• [EXERCISE OBJECTIVE]: The line containing "return [board + plug]" marks the end: quote every line from the start of the records below through it, word for word.

————

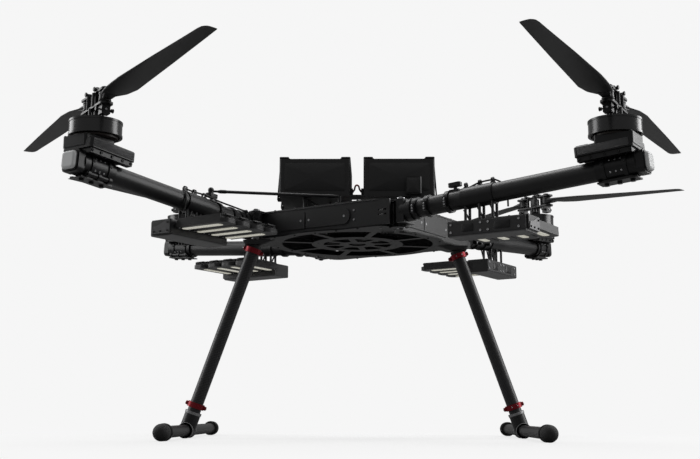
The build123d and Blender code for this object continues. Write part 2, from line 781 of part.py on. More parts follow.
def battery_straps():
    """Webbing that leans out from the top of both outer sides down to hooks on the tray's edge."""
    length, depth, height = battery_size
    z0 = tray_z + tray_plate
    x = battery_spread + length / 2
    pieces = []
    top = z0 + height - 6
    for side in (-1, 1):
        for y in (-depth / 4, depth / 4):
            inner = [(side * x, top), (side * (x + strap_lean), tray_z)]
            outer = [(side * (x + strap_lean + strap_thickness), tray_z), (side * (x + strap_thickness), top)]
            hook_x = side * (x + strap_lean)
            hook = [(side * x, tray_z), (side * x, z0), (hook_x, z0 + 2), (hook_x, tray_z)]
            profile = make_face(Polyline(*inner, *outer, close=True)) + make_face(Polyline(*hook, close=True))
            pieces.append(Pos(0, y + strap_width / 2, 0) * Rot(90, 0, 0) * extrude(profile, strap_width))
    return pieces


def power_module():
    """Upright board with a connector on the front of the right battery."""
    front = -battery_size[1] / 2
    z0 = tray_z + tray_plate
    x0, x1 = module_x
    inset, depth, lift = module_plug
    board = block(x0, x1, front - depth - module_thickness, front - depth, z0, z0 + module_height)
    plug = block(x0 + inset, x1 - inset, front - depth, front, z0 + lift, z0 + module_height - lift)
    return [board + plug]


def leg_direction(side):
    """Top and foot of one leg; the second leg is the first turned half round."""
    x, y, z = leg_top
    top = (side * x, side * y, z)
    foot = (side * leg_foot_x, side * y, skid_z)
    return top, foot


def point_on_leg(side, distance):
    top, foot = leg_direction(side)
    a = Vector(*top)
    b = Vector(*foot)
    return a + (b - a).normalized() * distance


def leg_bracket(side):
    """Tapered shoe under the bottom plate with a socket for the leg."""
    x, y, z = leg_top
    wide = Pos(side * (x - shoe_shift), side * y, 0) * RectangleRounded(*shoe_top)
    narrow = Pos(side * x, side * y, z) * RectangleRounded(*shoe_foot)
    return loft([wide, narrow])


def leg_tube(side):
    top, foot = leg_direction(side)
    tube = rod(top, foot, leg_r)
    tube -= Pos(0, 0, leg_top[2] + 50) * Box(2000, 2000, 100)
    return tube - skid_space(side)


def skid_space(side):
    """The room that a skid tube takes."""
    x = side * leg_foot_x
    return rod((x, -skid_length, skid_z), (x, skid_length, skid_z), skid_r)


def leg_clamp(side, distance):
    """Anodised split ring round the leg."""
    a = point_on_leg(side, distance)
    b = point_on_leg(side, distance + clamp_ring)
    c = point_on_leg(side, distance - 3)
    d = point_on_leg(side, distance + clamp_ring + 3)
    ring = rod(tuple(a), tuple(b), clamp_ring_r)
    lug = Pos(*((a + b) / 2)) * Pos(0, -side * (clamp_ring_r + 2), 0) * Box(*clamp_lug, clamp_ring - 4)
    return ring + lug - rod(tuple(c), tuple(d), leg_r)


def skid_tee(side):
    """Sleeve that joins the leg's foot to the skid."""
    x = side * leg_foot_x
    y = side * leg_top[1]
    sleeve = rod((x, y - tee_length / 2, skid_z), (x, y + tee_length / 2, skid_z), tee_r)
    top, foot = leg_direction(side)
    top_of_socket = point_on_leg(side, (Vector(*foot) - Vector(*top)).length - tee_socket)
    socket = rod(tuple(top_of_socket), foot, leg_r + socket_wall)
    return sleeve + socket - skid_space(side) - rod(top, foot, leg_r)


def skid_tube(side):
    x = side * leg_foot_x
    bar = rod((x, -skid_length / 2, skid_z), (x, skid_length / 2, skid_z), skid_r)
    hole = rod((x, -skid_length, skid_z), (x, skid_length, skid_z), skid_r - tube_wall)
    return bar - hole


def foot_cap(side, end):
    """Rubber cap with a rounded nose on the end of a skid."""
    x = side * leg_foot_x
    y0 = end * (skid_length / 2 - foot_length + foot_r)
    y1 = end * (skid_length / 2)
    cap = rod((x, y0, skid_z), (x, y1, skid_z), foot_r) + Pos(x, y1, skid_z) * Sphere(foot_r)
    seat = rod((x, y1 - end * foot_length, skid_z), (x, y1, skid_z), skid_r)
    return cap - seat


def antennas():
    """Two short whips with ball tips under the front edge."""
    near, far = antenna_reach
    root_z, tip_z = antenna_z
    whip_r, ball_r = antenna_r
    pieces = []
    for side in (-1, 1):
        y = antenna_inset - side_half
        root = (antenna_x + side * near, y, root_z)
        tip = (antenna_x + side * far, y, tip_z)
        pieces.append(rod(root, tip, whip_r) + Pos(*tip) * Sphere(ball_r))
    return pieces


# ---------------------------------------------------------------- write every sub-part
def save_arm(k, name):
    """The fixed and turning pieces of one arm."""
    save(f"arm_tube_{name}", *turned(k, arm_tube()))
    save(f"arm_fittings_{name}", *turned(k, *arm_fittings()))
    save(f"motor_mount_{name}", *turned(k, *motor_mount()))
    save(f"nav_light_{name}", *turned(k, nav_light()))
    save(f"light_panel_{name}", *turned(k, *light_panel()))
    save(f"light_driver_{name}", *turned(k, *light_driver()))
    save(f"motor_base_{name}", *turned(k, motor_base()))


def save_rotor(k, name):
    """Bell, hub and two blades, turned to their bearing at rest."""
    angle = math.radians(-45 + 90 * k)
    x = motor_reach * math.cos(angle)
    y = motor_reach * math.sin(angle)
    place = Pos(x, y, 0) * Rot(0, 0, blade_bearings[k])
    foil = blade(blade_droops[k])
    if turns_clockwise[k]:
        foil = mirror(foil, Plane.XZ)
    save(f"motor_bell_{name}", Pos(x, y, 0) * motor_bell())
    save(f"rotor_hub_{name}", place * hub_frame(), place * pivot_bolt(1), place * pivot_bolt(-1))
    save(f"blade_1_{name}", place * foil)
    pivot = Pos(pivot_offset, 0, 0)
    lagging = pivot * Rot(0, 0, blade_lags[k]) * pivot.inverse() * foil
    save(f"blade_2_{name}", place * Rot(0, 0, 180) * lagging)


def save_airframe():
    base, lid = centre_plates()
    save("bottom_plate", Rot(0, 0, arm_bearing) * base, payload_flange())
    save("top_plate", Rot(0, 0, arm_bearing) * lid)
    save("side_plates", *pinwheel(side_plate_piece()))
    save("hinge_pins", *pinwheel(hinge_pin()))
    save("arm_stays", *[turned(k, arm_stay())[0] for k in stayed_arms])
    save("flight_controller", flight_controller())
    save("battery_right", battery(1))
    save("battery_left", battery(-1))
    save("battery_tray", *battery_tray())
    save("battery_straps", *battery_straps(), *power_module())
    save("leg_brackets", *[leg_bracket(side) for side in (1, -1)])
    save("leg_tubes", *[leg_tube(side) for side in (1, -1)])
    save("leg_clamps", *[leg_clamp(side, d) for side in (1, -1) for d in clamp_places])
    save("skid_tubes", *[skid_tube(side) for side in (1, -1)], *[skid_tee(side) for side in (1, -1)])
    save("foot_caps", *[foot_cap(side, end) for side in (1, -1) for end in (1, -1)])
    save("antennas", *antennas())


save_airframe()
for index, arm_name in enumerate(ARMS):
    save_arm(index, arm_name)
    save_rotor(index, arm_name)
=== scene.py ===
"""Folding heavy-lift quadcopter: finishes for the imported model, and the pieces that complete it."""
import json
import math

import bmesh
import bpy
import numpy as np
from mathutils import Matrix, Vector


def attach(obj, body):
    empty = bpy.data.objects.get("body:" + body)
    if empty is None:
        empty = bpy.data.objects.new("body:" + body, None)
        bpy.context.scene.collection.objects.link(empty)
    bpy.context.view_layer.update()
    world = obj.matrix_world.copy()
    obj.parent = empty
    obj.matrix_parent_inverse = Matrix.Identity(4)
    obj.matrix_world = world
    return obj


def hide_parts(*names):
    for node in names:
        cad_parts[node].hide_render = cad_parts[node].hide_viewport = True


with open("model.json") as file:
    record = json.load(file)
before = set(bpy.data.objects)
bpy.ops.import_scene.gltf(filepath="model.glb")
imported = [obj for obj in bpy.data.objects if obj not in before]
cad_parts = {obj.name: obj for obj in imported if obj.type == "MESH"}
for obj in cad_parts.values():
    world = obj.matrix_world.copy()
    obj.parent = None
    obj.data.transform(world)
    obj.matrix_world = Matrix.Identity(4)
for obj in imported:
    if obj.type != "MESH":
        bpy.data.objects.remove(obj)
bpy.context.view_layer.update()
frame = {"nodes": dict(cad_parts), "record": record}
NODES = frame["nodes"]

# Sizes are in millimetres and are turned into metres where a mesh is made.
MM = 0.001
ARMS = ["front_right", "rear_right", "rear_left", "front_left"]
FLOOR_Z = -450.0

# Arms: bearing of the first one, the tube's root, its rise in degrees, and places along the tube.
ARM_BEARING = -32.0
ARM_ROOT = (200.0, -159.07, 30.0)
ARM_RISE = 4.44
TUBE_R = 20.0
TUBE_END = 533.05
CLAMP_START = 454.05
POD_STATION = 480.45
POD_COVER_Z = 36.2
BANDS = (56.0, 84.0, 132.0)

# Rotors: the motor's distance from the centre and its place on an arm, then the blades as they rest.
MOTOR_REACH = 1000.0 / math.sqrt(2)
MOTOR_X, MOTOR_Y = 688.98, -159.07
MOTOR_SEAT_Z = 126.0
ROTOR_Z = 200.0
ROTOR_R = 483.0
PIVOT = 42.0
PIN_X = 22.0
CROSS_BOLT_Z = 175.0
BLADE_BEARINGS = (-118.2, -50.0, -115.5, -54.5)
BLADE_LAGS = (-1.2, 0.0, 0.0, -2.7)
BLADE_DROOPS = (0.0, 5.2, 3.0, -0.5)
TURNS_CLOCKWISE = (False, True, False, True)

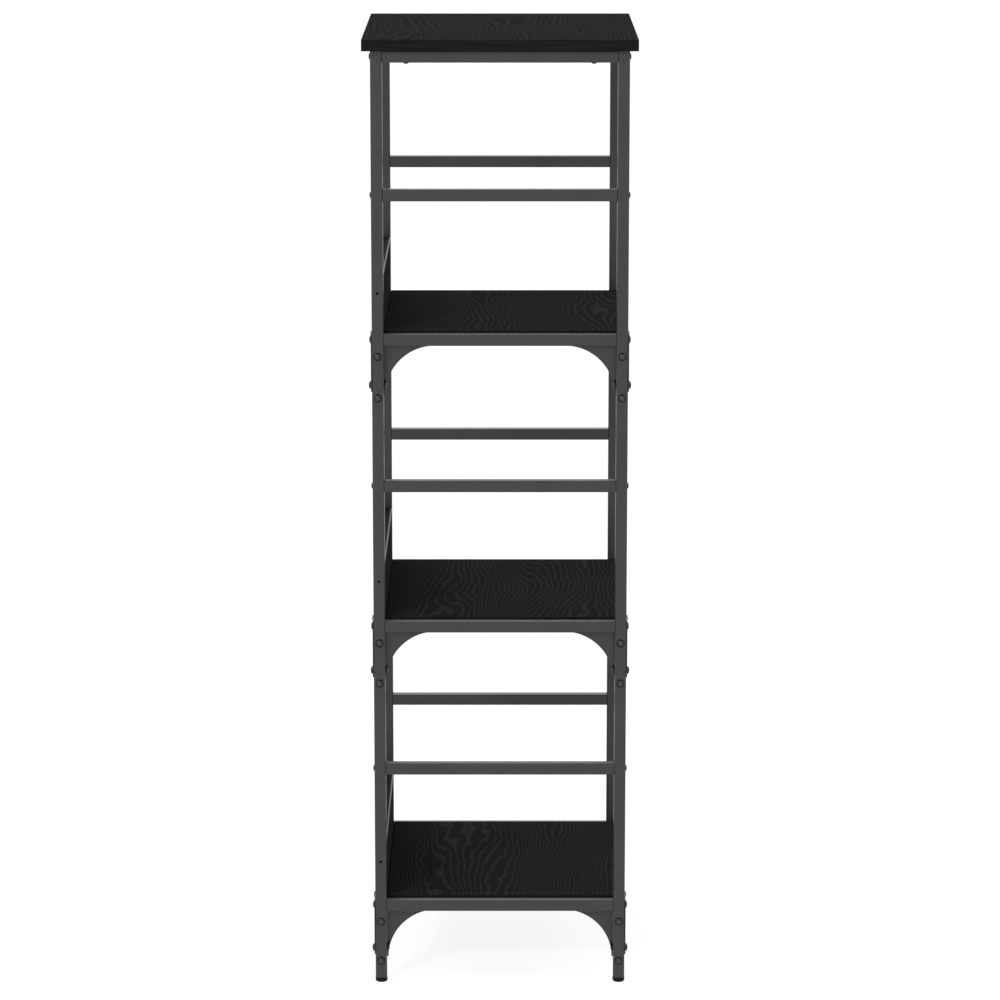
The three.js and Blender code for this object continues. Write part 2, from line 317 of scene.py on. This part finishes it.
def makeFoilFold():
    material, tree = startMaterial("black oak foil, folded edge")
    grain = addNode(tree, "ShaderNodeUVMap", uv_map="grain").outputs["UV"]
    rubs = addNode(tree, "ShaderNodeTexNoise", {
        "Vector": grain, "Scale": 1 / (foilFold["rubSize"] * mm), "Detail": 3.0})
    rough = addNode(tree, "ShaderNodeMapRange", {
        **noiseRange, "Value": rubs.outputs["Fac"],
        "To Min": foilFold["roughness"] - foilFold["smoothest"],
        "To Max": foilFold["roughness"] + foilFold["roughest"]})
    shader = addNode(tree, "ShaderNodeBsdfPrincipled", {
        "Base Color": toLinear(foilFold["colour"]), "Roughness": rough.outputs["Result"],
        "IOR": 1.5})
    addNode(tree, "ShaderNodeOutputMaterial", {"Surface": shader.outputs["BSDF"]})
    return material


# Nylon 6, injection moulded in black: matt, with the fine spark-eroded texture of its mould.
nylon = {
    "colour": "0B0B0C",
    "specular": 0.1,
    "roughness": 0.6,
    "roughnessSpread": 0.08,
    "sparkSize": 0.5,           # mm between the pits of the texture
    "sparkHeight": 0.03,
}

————

• [SOLUTION]:
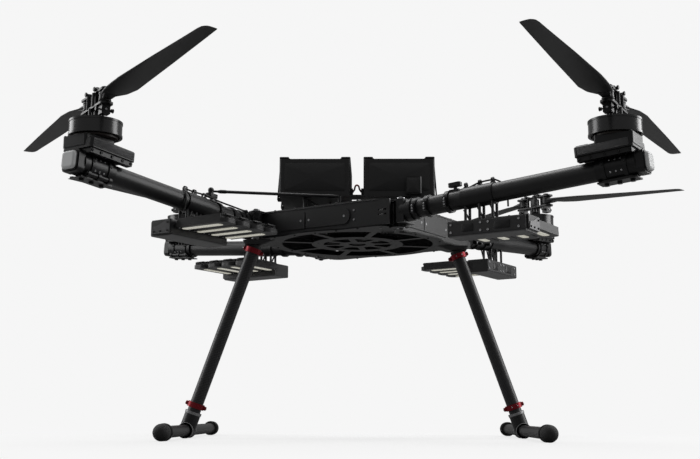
The build123d and Blender code for this object continues. Write part 2, from line 781 of part.py on. More parts follow.
def battery_straps():
    """Webbing that leans out from the top of both outer sides down to hooks on the tray's edge."""
    length, depth, height = battery_size
    z0 = tray_z + tray_plate
    x = battery_spread + length / 2
    pieces = []
    top = z0 + height - 6
    for side in (-1, 1):
        for y in (-depth / 4, depth / 4):
            inner = [(side * x, top), (side * (x + strap_lean), tray_z)]
            outer = [(side * (x + strap_lean + strap_thickness), tray_z), (side * (x + strap_thickness), top)]
            hook_x = side * (x + strap_lean)
            hook = [(side * x, tray_z), (side * x, z0), (hook_x, z0 + 2), (hook_x, tray_z)]
            profile = make_face(Polyline(*inner, *outer, close=True)) + make_face(Polyline(*hook, close=True))
            pieces.append(Pos(0, y + strap_width / 2, 0) * Rot(90, 0, 0) * extrude(profile, strap_width))
    return pieces


def power_module():
    """Upright board with a connector on the front of the right battery."""
    front = -battery_size[1] / 2
    z0 = tray_z + tray_plate
    x0, x1 = module_x
    inset, depth, lift = module_plug
    board = block(x0, x1, front - depth - module_thickness, front - depth, z0, z0 + module_height)
    plug = block(x0 + inset, x1 - inset, front - depth, front, z0 + lift, z0 + module_height - lift)
    return [board + plug]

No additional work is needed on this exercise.